WHAT IS REQUIRED -> Write out all of the data without omission, exactly as shown.

RECORDS FOR THE TASK ->
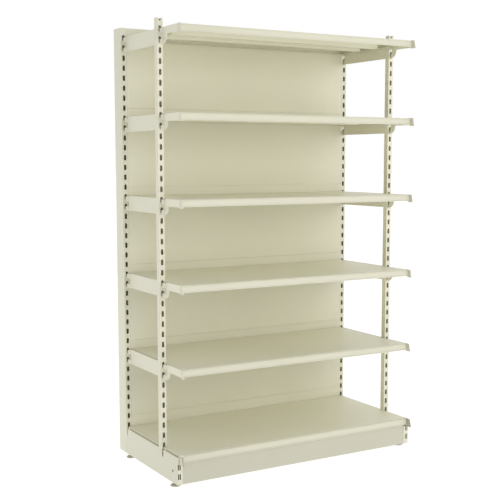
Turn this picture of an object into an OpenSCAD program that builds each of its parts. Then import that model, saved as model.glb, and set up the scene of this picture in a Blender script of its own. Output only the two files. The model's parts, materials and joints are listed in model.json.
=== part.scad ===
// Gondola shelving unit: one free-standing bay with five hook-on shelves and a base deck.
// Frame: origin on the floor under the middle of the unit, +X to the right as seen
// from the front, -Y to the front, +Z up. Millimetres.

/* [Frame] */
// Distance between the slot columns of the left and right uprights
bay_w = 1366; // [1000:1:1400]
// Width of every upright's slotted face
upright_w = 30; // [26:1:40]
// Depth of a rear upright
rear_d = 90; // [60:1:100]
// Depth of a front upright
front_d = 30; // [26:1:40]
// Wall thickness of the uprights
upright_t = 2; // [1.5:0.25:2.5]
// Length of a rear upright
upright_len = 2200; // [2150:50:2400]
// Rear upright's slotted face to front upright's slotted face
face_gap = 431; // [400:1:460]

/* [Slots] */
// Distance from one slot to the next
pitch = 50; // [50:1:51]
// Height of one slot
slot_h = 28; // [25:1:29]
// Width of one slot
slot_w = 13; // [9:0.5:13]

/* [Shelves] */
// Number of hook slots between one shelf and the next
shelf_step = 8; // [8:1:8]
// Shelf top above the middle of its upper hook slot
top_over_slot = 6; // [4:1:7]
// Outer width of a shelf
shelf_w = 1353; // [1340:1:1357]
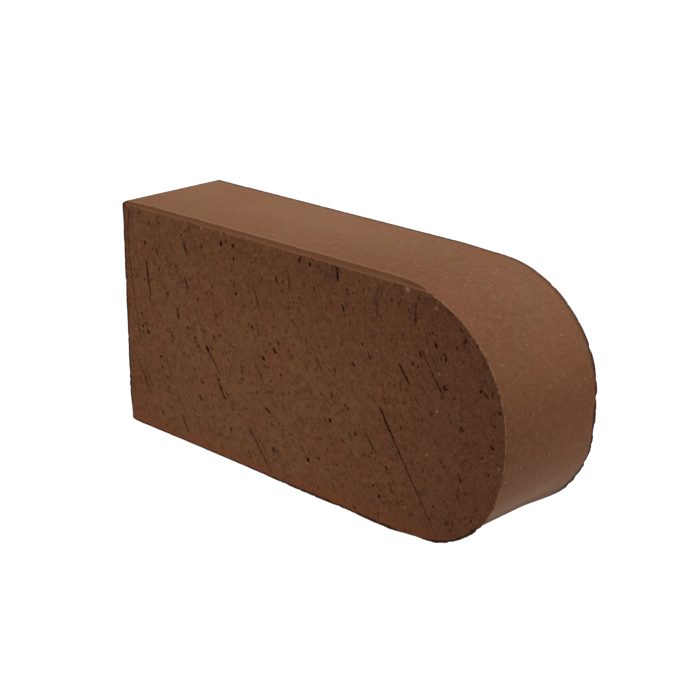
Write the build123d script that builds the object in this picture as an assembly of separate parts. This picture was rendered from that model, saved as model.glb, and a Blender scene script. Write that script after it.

TASK ANSWER ->
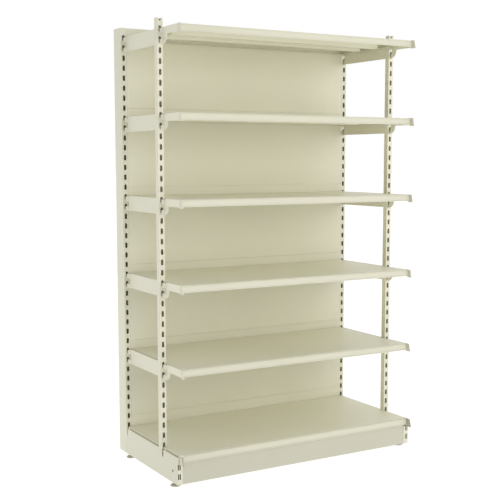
Turn this picture of an object into an OpenSCAD program that builds each of its parts. Then import that model, saved as model.glb, and set up the scene of this picture in a Blender script of its own. Output only the two files. The model's parts, materials and joints are listed in model.json.
=== part.scad ===
// Gondola shelving unit: one free-standing bay with five hook-on shelves and a base deck.
// Frame: origin on the floor under the middle of the unit, +X to the right as seen
// from the front, -Y to the front, +Z up. Millimetres.

/* [Frame] */
// Distance between the slot columns of the left and right uprights
bay_w = 1366; // [1000:1:1400]
// Width of every upright's slotted face
upright_w = 30; // [26:1:40]
// Depth of a rear upright
rear_d = 90; // [60:1:100]
// Depth of a front upright
front_d = 30; // [26:1:40]
// Wall thickness of the uprights
upright_t = 2; // [1.5:0.25:2.5]
// Length of a rear upright
upright_len = 2200; // [2150:50:2400]
// Rear upright's slotted face to front upright's slotted face
face_gap = 431; // [400:1:460]

/* [Slots] */
// Distance from one slot to the next
pitch = 50; // [50:1:51]
// Height of one slot
slot_h = 28; // [25:1:29]
// Width of one slot
slot_w = 13; // [9:0.5:13]

/* [Shelves] */
// Number of hook slots between one shelf and the next
shelf_step = 8; // [8:1:8]
// Shelf top above the middle of its upper hook slot
top_over_slot = 6; // [4:1:7]
// Outer width of a shelf
shelf_w = 1353; // [1340:1:1357]
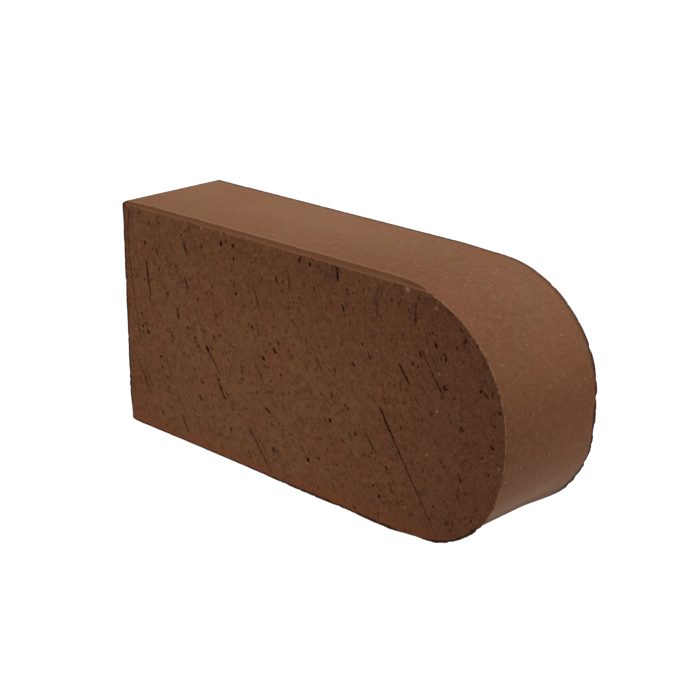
Write the build123d script that builds the object in this picture as an assembly of separate parts. This picture was rendered from that model, saved as model.glb, and a Blender scene script. Write that script after it.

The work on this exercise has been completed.